*Required task*:
Print exactly those lines that run from the beginning of the data to the line bearing "field_l = 2290; // [1800:1:2900]", inclusive.

******

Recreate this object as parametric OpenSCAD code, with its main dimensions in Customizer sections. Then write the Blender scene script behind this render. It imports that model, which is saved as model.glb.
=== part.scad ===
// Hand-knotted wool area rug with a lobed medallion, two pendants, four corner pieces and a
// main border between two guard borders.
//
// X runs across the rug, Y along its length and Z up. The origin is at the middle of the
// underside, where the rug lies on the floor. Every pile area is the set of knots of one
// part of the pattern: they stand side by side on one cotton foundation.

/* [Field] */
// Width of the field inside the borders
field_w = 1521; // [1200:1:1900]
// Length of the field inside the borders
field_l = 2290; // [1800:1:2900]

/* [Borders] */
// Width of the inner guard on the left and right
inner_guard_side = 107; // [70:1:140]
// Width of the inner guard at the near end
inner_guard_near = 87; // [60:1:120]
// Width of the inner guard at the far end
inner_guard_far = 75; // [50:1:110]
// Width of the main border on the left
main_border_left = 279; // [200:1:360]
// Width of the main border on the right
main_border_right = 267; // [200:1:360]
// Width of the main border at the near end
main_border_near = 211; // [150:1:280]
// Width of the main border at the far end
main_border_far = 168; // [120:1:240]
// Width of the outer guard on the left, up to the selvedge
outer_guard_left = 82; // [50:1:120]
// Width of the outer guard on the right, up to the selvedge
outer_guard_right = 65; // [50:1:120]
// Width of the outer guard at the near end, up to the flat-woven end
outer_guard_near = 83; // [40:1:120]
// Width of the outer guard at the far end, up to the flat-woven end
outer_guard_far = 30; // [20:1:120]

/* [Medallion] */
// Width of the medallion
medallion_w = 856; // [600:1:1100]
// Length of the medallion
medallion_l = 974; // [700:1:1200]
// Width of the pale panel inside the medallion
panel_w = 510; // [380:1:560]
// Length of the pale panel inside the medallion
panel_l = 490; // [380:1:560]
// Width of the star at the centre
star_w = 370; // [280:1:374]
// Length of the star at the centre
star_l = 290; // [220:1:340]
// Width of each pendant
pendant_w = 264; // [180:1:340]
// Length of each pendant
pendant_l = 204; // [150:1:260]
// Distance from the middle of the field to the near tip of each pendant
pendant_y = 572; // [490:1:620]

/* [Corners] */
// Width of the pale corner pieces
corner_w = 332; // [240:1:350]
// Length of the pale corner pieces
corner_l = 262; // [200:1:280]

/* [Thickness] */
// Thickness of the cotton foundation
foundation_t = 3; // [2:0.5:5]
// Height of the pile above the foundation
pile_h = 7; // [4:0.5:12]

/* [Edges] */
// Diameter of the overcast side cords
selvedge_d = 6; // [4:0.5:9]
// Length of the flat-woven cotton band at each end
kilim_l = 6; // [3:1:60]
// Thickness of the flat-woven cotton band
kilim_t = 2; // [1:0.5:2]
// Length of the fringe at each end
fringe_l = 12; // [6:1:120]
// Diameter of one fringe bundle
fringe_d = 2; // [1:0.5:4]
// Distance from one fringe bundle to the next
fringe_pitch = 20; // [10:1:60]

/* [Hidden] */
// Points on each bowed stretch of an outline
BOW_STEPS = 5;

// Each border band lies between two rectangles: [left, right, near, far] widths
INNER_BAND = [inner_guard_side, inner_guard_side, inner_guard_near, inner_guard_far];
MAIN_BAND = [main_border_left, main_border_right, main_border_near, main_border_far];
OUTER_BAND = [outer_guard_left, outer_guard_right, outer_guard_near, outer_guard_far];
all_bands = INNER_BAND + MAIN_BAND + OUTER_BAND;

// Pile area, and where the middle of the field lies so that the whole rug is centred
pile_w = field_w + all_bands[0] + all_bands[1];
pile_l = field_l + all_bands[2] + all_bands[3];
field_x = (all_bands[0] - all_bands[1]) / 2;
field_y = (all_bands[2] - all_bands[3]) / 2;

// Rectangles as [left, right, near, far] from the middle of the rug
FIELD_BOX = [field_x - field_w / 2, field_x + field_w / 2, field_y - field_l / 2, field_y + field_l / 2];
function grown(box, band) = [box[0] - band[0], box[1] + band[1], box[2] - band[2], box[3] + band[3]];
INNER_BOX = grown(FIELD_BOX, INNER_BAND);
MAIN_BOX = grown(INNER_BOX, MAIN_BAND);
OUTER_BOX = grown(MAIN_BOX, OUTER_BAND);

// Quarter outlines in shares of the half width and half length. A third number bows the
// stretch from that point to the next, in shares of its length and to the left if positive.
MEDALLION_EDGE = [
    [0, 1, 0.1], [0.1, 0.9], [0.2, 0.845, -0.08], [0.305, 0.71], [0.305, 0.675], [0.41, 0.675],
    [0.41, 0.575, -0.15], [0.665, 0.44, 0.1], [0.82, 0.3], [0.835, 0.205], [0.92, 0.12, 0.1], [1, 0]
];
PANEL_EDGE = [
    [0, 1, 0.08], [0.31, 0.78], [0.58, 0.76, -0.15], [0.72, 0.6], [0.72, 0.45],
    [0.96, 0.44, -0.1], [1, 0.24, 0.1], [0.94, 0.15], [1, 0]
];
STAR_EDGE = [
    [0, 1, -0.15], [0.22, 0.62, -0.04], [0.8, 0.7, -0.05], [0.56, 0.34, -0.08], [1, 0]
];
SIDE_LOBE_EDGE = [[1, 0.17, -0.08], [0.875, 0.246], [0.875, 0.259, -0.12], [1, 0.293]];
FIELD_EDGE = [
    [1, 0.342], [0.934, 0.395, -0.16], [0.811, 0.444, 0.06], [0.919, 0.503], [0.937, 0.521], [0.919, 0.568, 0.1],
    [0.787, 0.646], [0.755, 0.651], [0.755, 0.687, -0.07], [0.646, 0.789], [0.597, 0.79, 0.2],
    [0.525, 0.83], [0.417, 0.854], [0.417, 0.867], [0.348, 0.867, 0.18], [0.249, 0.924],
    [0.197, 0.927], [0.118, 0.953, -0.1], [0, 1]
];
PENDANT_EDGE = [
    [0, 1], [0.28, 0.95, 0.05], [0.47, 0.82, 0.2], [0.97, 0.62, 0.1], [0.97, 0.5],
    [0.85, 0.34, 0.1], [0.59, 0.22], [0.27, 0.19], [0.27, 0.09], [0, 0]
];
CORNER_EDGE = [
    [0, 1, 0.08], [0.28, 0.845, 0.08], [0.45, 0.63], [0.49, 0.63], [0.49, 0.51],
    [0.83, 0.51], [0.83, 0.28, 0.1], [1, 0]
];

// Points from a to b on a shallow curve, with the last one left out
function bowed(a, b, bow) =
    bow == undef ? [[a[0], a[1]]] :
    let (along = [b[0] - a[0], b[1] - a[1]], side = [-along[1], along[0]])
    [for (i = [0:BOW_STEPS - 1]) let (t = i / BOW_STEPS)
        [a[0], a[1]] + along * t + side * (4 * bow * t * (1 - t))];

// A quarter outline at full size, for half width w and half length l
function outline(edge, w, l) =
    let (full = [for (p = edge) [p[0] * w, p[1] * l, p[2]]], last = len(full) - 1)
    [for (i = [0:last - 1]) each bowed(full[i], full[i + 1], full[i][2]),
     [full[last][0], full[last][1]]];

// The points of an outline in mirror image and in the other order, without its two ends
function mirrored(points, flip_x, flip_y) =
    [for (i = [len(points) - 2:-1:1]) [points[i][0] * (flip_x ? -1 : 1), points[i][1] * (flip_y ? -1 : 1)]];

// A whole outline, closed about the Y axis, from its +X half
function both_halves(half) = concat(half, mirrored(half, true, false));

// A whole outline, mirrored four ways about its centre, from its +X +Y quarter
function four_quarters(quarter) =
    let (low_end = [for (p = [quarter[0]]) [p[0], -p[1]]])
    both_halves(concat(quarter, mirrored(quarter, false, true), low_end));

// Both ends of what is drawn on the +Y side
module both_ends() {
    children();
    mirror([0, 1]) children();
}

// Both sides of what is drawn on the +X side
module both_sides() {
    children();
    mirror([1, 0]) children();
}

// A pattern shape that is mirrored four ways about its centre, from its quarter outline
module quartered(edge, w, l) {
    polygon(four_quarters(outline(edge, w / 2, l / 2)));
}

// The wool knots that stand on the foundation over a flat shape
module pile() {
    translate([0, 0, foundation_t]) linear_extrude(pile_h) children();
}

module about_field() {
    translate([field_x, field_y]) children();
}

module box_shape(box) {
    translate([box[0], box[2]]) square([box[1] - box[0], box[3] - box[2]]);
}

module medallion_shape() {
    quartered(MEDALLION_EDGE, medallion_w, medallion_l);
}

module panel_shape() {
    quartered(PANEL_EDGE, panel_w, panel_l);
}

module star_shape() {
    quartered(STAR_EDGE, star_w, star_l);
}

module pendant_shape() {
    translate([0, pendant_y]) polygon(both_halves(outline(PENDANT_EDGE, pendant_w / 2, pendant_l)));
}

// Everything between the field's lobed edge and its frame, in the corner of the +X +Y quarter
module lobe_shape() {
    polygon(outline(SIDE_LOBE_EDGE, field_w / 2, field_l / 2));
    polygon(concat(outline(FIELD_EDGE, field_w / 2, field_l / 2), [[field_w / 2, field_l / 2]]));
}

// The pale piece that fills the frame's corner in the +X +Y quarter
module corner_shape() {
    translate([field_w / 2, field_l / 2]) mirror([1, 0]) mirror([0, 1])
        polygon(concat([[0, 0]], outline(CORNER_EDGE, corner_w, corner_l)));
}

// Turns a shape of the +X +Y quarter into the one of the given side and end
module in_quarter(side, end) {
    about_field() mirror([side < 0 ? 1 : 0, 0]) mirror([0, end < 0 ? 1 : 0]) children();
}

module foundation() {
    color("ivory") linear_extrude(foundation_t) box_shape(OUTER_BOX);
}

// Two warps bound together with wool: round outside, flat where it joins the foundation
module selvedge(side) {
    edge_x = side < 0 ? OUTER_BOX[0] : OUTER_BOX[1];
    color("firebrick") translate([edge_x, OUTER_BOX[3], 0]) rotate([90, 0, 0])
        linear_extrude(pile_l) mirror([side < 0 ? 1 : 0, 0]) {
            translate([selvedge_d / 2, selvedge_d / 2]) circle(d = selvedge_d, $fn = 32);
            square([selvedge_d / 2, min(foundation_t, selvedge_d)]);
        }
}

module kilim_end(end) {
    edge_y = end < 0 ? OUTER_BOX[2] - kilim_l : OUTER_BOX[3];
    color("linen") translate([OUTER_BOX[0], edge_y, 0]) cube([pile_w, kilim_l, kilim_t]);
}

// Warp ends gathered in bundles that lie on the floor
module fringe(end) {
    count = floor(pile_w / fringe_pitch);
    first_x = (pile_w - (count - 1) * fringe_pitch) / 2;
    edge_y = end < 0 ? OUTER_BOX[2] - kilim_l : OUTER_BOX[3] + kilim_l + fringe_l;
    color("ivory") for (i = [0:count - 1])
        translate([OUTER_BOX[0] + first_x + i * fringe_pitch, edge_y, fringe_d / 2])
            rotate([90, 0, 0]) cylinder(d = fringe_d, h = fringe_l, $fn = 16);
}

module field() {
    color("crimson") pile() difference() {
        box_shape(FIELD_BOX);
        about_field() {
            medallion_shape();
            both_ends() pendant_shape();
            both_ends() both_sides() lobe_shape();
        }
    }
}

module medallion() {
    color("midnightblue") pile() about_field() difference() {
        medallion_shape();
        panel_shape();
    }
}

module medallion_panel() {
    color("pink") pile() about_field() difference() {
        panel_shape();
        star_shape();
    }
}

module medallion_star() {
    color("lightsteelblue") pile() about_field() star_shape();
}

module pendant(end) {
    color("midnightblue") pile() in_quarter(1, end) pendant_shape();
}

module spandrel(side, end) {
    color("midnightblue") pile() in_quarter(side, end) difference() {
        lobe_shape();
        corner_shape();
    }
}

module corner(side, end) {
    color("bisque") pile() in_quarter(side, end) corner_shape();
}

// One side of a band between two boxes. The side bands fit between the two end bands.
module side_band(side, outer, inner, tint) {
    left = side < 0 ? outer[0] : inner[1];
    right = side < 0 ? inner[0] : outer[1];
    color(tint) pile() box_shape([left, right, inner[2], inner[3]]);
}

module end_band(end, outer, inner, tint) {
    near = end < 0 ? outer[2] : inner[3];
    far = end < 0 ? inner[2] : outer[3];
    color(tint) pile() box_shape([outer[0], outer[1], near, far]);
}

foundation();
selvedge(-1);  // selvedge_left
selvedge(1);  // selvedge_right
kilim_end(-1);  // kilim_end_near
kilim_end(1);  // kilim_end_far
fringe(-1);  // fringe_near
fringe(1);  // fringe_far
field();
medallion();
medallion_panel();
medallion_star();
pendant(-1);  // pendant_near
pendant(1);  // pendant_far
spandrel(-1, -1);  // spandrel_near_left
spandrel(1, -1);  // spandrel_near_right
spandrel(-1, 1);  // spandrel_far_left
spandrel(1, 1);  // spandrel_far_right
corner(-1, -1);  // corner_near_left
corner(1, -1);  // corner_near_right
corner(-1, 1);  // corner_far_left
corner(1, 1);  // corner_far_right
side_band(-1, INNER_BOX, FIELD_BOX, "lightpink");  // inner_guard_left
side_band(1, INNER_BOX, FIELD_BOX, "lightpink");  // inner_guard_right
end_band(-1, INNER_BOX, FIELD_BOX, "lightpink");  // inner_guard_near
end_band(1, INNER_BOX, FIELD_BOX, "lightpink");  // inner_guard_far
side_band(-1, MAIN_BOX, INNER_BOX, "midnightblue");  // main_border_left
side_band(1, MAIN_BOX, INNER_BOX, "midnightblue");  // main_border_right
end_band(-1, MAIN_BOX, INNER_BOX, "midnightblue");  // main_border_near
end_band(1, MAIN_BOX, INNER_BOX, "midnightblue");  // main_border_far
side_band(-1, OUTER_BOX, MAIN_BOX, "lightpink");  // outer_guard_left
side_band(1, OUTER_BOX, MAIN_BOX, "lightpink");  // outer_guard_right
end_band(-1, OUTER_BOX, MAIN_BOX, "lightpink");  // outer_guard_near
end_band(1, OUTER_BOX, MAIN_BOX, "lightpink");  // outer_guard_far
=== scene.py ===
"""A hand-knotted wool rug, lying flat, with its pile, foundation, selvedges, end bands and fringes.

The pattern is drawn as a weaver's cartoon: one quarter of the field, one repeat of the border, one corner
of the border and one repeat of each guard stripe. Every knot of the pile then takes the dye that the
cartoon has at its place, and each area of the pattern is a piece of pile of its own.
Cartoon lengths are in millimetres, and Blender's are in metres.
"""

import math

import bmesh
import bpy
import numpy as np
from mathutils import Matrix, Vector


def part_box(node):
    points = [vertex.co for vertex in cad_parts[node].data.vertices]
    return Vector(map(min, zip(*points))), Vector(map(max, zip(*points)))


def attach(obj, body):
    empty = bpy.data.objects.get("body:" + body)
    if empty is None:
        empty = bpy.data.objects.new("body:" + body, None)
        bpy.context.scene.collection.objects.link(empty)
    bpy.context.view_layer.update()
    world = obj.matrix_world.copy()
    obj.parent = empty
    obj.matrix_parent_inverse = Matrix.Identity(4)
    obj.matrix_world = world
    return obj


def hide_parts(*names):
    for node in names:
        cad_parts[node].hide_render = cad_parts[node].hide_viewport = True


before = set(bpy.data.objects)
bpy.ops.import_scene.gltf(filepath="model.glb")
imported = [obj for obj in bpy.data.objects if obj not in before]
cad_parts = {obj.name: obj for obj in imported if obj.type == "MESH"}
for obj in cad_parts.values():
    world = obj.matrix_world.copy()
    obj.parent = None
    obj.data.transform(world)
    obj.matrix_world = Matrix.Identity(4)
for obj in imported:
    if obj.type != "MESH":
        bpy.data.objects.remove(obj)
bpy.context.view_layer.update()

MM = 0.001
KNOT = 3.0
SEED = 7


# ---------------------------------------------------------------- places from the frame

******

*Task output*:
Recreate this object as parametric OpenSCAD code, with its main dimensions in Customizer sections. Then write the Blender scene script behind this render. It imports that model, which is saved as model.glb.
=== part.scad ===
// Hand-knotted wool area rug with a lobed medallion, two pendants, four corner pieces and a
// main border between two guard borders.
//
// X runs across the rug, Y along its length and Z up. The origin is at the middle of the
// underside, where the rug lies on the floor. Every pile area is the set of knots of one
// part of the pattern: they stand side by side on one cotton foundation.

/* [Field] */
// Width of the field inside the borders
field_w = 1521; // [1200:1:1900]
// Length of the field inside the borders
field_l = 2290; // [1800:1:2900]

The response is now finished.